What is expected >> Take the data below and write out exactly the lines from the one with "front_plate();" through the one with "if empty is"; omit every other line.

Supplied information >>
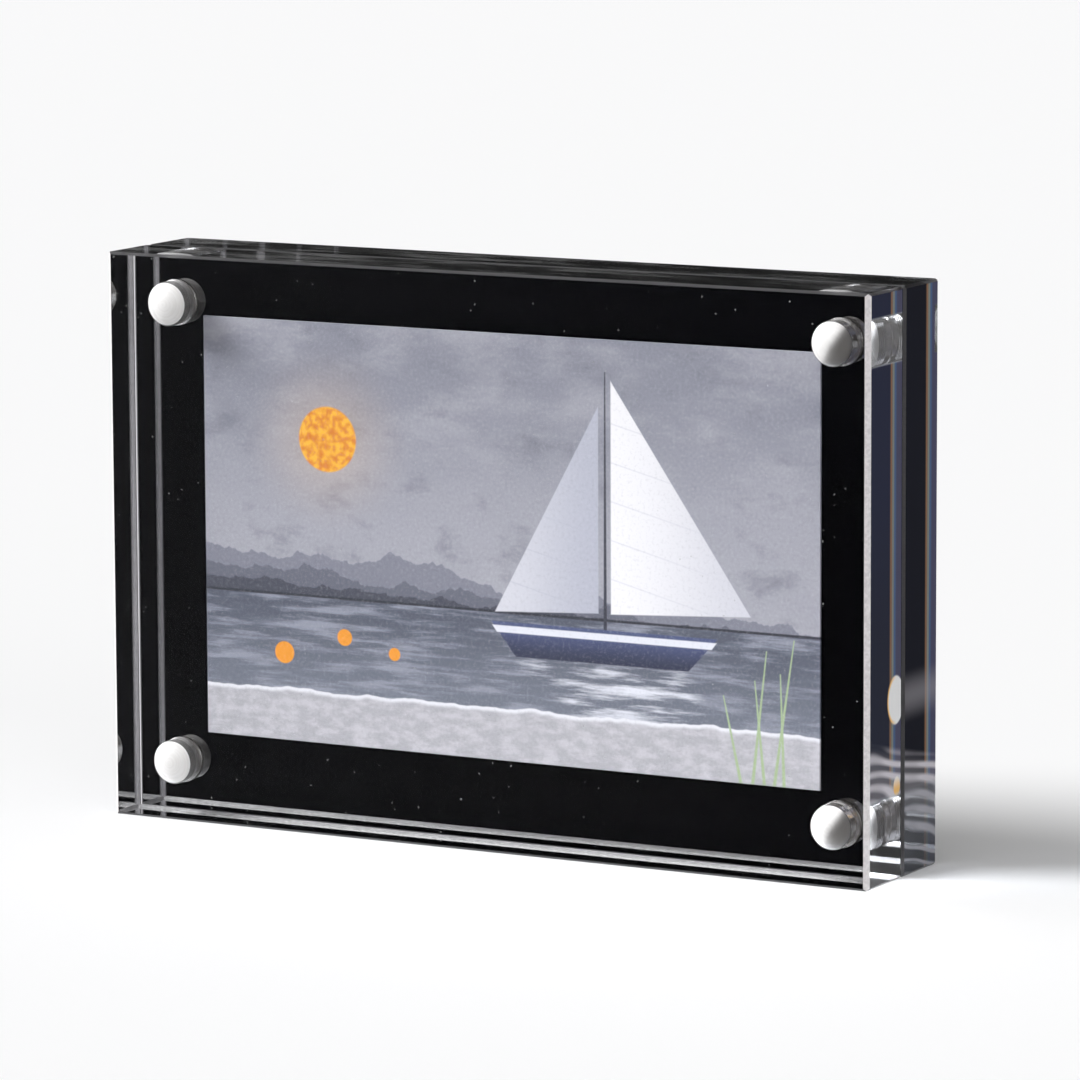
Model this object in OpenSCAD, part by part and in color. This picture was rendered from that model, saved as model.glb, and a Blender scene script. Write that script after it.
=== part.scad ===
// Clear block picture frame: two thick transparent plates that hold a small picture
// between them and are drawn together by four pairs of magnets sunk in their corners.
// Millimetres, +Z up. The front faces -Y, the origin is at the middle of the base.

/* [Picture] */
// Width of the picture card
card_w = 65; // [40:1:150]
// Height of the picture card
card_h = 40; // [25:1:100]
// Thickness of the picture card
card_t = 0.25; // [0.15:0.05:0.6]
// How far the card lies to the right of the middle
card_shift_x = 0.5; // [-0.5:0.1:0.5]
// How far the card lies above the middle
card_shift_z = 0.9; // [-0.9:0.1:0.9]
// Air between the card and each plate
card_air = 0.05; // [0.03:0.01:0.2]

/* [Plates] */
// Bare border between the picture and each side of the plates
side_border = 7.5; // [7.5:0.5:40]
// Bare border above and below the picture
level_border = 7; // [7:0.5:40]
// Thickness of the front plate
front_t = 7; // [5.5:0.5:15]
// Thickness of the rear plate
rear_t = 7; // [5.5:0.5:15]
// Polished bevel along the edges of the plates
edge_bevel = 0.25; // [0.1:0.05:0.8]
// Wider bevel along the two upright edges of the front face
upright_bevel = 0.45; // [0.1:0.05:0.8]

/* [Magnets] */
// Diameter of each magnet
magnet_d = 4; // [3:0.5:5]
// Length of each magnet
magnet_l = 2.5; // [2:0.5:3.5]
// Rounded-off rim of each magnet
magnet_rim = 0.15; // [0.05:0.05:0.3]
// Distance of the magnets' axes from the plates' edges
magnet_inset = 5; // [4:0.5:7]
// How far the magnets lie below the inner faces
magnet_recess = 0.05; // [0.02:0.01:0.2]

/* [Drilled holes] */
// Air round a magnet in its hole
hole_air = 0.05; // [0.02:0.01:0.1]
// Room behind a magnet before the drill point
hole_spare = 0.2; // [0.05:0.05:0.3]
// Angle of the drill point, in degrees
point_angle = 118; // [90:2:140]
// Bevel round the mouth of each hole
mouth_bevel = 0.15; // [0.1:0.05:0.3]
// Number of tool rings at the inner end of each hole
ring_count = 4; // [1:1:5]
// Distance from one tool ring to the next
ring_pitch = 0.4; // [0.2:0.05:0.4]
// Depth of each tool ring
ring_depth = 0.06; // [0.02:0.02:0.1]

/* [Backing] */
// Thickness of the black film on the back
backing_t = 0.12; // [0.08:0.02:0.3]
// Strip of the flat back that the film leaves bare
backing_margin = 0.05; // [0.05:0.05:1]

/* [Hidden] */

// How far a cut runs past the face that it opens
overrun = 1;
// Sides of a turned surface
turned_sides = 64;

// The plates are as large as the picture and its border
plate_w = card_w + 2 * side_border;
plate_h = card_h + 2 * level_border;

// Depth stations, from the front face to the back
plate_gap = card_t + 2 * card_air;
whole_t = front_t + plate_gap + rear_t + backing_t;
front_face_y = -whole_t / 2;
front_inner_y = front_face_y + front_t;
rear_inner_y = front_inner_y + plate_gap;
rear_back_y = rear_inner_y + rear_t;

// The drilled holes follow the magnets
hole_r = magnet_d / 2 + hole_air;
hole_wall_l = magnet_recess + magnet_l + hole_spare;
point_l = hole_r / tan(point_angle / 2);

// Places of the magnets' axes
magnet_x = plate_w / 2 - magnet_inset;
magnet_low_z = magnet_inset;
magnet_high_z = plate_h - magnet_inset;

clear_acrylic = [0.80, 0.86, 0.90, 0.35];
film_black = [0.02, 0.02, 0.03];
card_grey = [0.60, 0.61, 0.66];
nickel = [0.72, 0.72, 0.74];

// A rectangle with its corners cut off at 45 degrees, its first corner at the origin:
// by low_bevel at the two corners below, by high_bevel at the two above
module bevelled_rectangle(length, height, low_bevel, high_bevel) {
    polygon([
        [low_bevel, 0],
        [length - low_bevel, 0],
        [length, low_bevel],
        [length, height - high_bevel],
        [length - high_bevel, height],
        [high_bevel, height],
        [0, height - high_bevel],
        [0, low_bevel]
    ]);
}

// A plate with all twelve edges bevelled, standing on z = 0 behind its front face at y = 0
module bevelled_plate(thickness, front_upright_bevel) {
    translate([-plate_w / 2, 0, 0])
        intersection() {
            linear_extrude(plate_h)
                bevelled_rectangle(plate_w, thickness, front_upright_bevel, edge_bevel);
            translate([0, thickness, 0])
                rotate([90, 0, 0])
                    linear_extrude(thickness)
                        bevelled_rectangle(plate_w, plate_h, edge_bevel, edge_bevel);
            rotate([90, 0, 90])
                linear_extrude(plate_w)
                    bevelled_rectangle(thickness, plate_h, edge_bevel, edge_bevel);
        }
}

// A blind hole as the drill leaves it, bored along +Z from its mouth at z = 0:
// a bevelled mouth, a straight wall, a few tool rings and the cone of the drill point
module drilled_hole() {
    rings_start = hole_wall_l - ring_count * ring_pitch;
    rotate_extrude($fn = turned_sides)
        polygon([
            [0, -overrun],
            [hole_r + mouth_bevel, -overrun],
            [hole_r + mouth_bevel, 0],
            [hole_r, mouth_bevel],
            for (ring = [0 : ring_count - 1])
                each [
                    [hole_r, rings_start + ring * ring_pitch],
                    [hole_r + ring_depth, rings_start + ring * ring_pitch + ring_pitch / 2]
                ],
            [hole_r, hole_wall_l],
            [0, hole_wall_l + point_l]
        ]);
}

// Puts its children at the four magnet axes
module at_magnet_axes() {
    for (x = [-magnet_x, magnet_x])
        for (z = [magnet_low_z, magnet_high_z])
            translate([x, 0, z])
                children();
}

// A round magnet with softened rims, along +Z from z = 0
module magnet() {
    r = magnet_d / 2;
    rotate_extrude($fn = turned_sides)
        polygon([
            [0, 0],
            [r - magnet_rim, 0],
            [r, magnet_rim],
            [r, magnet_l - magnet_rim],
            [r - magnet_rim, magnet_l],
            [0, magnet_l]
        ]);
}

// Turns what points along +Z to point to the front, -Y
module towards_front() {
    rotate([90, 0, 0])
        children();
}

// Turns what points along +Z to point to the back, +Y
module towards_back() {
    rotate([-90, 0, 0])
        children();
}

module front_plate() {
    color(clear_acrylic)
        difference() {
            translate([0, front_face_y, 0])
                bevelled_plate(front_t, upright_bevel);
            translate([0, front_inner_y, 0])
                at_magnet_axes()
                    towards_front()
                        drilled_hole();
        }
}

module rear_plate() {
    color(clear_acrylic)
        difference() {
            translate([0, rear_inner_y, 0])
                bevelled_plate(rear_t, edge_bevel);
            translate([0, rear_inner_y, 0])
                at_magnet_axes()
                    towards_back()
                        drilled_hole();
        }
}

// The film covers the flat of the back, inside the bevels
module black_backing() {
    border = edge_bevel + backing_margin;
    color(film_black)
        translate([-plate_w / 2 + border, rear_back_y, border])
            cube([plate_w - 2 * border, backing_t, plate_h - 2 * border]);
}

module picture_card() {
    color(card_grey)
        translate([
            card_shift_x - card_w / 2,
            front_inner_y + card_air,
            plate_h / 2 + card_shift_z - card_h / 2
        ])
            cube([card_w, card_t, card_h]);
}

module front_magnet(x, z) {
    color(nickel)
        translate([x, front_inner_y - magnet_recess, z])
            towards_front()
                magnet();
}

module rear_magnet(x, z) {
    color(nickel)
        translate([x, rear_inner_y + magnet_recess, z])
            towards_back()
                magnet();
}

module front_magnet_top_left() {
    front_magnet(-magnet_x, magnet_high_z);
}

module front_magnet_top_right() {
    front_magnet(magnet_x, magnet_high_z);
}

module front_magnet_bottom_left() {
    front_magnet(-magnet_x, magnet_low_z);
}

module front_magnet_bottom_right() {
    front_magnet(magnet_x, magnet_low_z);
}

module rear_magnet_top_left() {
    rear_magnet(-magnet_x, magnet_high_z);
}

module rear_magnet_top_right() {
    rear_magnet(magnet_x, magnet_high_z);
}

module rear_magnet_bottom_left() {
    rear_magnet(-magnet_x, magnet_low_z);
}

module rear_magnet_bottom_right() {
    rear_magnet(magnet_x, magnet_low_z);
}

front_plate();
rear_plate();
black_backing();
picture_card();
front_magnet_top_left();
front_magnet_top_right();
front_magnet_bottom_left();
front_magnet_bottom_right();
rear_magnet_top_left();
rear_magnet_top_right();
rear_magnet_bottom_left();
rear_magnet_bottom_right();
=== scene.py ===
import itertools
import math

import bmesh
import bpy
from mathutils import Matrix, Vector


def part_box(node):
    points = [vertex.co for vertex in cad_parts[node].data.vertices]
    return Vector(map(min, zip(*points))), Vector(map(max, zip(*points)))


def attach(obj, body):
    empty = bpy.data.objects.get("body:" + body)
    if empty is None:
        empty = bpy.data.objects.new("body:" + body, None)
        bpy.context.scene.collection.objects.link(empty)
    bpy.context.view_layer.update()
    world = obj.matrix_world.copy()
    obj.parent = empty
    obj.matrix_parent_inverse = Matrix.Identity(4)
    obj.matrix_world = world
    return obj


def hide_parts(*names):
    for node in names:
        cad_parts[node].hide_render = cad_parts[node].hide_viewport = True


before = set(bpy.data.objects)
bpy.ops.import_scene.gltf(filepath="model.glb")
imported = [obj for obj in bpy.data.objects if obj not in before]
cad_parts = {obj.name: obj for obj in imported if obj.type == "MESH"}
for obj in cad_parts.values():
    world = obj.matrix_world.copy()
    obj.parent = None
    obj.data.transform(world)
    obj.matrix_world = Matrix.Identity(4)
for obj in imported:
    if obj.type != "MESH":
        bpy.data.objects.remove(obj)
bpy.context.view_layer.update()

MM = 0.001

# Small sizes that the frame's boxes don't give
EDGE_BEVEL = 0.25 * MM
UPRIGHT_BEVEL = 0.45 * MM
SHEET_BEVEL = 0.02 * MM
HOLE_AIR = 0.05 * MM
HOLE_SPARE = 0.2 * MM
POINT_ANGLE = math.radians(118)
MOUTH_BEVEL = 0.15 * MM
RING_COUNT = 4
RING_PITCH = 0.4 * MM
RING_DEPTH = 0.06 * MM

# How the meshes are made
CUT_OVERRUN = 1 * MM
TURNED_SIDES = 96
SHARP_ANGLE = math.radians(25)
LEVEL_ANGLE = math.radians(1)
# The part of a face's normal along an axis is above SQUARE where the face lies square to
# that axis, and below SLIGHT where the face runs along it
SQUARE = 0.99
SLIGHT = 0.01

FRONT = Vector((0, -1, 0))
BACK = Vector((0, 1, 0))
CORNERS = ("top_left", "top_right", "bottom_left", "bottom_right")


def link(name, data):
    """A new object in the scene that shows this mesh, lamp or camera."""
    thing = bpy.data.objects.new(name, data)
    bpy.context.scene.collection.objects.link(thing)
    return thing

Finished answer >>
front_plate();
rear_plate();
black_backing();
picture_card();
front_magnet_top_left();
front_magnet_top_right();
front_magnet_bottom_left();
front_magnet_bottom_right();
rear_magnet_top_left();
rear_magnet_top_right();
rear_magnet_bottom_left();
rear_magnet_bottom_right();
=== scene.py ===
import itertools
import math

import bmesh
import bpy
from mathutils import Matrix, Vector


def part_box(node):
    points = [vertex.co for vertex in cad_parts[node].data.vertices]
    return Vector(map(min, zip(*points))), Vector(map(max, zip(*points)))


def attach(obj, body):
    empty = bpy.data.objects.get("body:" + body)
    if empty is None:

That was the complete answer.